Platte City Chamber of Commerce officials have decided to stick with clear as the official color for downtown holiday lights when new ones get ordered for Main Street buildings in time for next year. Yes, please note that this year’s lights will be the ‘old’ ones, the new strands don’t get here and put in place until the 2026 holiday season.
There had been consideration of switching to colored lights, but Jamie Kacz, chamber of commerce executive director, said she likes the idea of keeping with the white lights because she believes it helps keep the downtown streets brighter and more safely lit for the public.
It’s hard to argue with that common sense.
Here’s a name from the past for you, when we’re talking about Christmas lights in Downtown Platte City and such. In the 1990s, Platte City had a very small scale holiday lighting gathering, nothing near as large as what the Thanksgiving Eve tradition has become these days. In the 90s, there weren’t nearly as many business owners who had lights on their buildings, and those who did were responsible for purchasing/installing their own.
And in the 90s when discussions were held about lights for downtown, I specifically recall one business owner stressing the desire that everybody be consistent with their color choice for a more uniform look on Main Street. And her strong preference “for a more classy look?” Clear lights.
That business owner? None other than Fannie Kilgore of Fannie’s Restaurant fame.
So if you like the tradition of clear lights in Downtown Platte City, tip your hat to Fannie for pushing that approach decades ago.
By the way, Fannie died in January of 2000 at the age of 66. She had operated Fannie’s Restaurant in Platte City for 13 years.
Have you been following the NBA betting scandal that broke last week? I hope you have. If you haven’t and want a primer, go over to my Twitter account (find me at ivanfoley), as I’ve been retweeting some of the national coverage on this. I especially want to guide you to a tweet that shows highlights of a particularly crappy performance on the part of one of the defendants, a player by the name of Terry Rozier. It was comical that the NBA says it conducted its own investigation and found no wrongdoing on the part of Rozier. Lol. Did they not watch the tape? Obviously the FBI does not agree with the NBA’s lack of findings.
It’s an insider information betting ring. Allegedly. Some arrests have already been made by the FBI in what the agency says has been an investigation spanning “years.”

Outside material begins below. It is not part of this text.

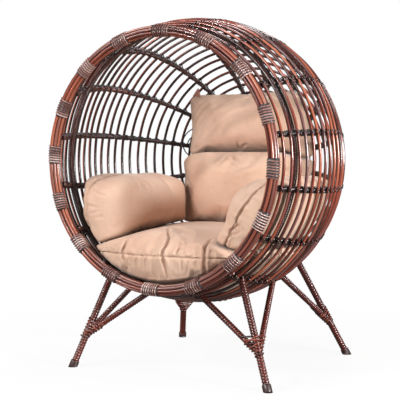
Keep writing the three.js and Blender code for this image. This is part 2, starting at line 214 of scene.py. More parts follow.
class Sweep:
    """Collects tubes into one mesh. Each tube is a path with a section that may change along it."""

    def __init__(self):
        self.places, self.faces, self.uvs, self.count = [], [], [], 0

    def tube(self, path, side, reach, sides=10, closed=False, flat=1.0, start=0.0):
        """path is N points, side a direction across it at each, and reach the section's radius:
        one number, N of them or N by sides. flat squeezes the section across side. UVs hold the
        metres along the path and round the section."""
        path = np.asarray(path, float)
        count = len(path)
        if closed:
            run = np.roll(path, -1, 0) - np.roll(path, 1, 0)
        else:
            run = np.gradient(path, axis=0)
        run /= np.linalg.norm(run, axis=1, keepdims=True)
        side = np.broadcast_to(np.asarray(side, float), path.shape)
        side = side - run * (side * run).sum(1, keepdims=True)
        side /= np.linalg.norm(side, axis=1, keepdims=True)
        other = np.cross(run, side)
        turn = np.arange(sides) * 2 * math.pi / sides
        reach = np.asarray(reach, float)
        reach = reach[:, None] if reach.ndim == 1 else reach
        reach = np.broadcast_to(reach, (count, sides))[..., None]
        ring = np.cos(turn)[None, :, None] * side[:, None] * reach
        ring = ring + np.sin(turn)[None, :, None] * other[:, None] * reach * flat
        places = (path[:, None] + ring).reshape(-1, 3)
        steps = np.linalg.norm(np.diff(path, axis=0, append=path[:1]), axis=1)
        along = start + np.concatenate([[0], np.cumsum(steps)])
        rows = count if closed else count - 1
        i, j = np.meshgrid(np.arange(rows), np.arange(sides), indexing="ij")
        i, j = i.ravel(), j.ravel()
        ahead, beside = (i + 1) % count, (j + 1) % sides
        here, there = i * sides, ahead * sides
        quads = np.stack([here + j, here + beside, there + beside, there + j], 1)
        around = np.arange(sides + 1) / sides
        uvs = np.stack([along[i], around[j], along[i], around[j + 1], along[i + 1], around[j + 1],
                        along[i + 1], around[j]], 1)
        self.faces.append(quads + self.count)
        self.uvs.append(uvs.reshape(-1, 2))
        self.places.append(places)
        self.count += len(places)
        if not closed:
            first, last = self.count - len(places), self.count - sides
            self._cap(path[0], np.arange(sides)[::-1] + first)
            self._cap(path[-1], np.arange(sides) + last)

    def _cap(self, centre, corners):
        """Closes an end with faces between every other corner and the middle."""
        middle_index = self.count
        self.places.append(centre[None])
        self.count += 1
        sides = len(corners)
        quads = [[corners[k], corners[k + 1], corners[(k + 2) % sides], middle_index]
                 for k in range(0, sides, 2)]
        self.faces.append(np.array(quads))
        self.uvs.append(np.zeros((len(quads) * 4, 2)))

    def make(self, name, body, material, slot, *nodes):
        piece = mesh_object(name, np.concatenate(self.places), np.concatenate(self.faces),
                            np.concatenate(self.uvs))
        return dress(piece, body, material, slot, *nodes)


def dress(piece, body, material, slot, *nodes):
    """Gives a finished piece its material and its body, and hides the nodes that it stands for."""
    piece.data.materials.clear()
    piece.data.materials.append(material)
    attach(piece, body)
    if nodes:
        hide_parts(*nodes)
    return piece


def ring_path(radius, place, points):
    """A closed circle about the basket's axis, and the directions away from the axis."""
    turn = np.arange(points) * 2 * math.pi / points
    outward = np.stack([np.sin(turn), np.zeros(points), np.cos(turn)], 1)
    return space_point(radius, place, turn), outward


def uneven(points, seed, waves, size):
    """A smooth closed wobble, the same at every run."""
    chance = np.random.default_rng(seed)
    turn = np.arange(points) * 2 * math.pi / points
    total = np.zeros(points)
    for wave in waves:
        total += chance.normal() * np.sin(wave * turn + chance.uniform(0, 2 * math.pi))
    return size * total / math.sqrt(len(waves))


def wound(count, sides, length, pitch, radius, relief=STRAND_RELIEF):
    """The reach of a tube that is wound with one strand, at each of its points."""
    along = np.linspace(0, length, count)[:, None] / pitch
    share = (along + np.arange(sides)[None] / sides) % 1
    bulge = np.sqrt(np.clip(1 - (2 * share - 1) ** 2, 0, 1))
    return radius - relief * (1 - bulge)


def wound_count(length, pitch):
    points_per_turn = 7
    return int(length / pitch * points_per_turn)


def bar(sweep, start, end, diameter, pitch, sides=14):
    """A straight wound tube."""
    start, end = np.asarray(start), np.asarray(end)
    length = np.linalg.norm(end - start)
    count = wound_count(length, pitch)
    path = start + (end - start) * np.linspace(0, 1, count)[:, None]
    across = np.cross(end - start, (0, 0, 1))
    sweep.tube(path, across, wound(count, sides, length, pitch, diameter / 2), sides)


# ---- materials -----------------------------------------------------------------------------------

BLACK = (0.0, 0.0, 0.0)
WHITE = (1.0, 1.0, 1.0)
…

This alleged illegal operation, which included players Terry Rozier, Damon Jones, and Jantay Porter as well as coach Chauncey Billups, allegedly used non-public information—such as a player’s intention to leave a game early due to a fake injury—to place profitable “prop bets” on a player’s statistical output. Sportsbooks, which initially flagged the suspicious betting activity, are considered victims in the case.
Also tied to the NBA is a situation of rigged, mafia-linked poker games: This scheme, which allegedly involved Billups and Jones, was a high-tech cheating ring run by members of the Italian-American Mafia. Players were lured to participate in high-stakes poker games that were rigged with hidden cameras and other surveillance tools. Billups and Jones were allegedly used as “face cards” to attract “high rollers” to the games.
As written before in this column space, I’m not a big NBA fan. In fact in a column earlier this year–on April 23, to be exact– I referred to the NBA as “mostly a junk product.” I was being kind.
One of the reasons for that point of view has always been some shady looking extreme “runs” within each game. You’ll look up and the score might be 36-8 and before you know it the team that was trailing by 28 points is now only down by two or has taken the lead. I mean, that stuff can legitimately happen on occasion, but it seems to happen waaaay too often in the NBA to be legit.
In the NBA, things often look ‘sus,’ as the kids say. For the boomers, that’s short for suspicious.
I hope it never happens but I won’t be shocked if the FBI one day investigates the NFL. Have you ever watched a game and said to yourself “Self, if I didn’t know better I’d think that was fixed.”
In particular I hope the FBI never looks at an AFC Championship game that featured the Chiefs playing at home against the Cincinnati Bengals on Jan. 30, 2022. Remember that one?
That’s the game in which the Chiefs dominated the first half, leading by 18 points at one point in the second quarter and 21-10 at the half. KC whizzed away a chance to make the spread even larger right before halftime, remember that? After half, the Bengals came back, the Chiefs offense went completely south. The game eventually went into overtime. Cincy got the ball first in the extra session and kicked a field goal. Then the Chiefs took their turn with the ball, and the game ended when KC (surprise! or not) threw an interception.
There was some really suspicious decision making and very curious actions by one Chiefs player in particular. I even wrote about those ‘sus’ actions and identified the player by name in my Feb. 3, 2022 column a few days after the game. In that column, I wrote this about that particular player: “It almost looked like he was compromised in some way.”
Kudos to you if you remember which player I’m referring to. Larger kudos if you remember that column drawing attention to it.
As a big NFL fan, I hope the FBI doesn’t see anything suspicious enough in any past games to do an investigation on the NFL. But if they do, I won’t be shocked if some curious eyeballs land on that Jan. 30, 2022 AFC title game between the Chiefs and Bengals. Yikes.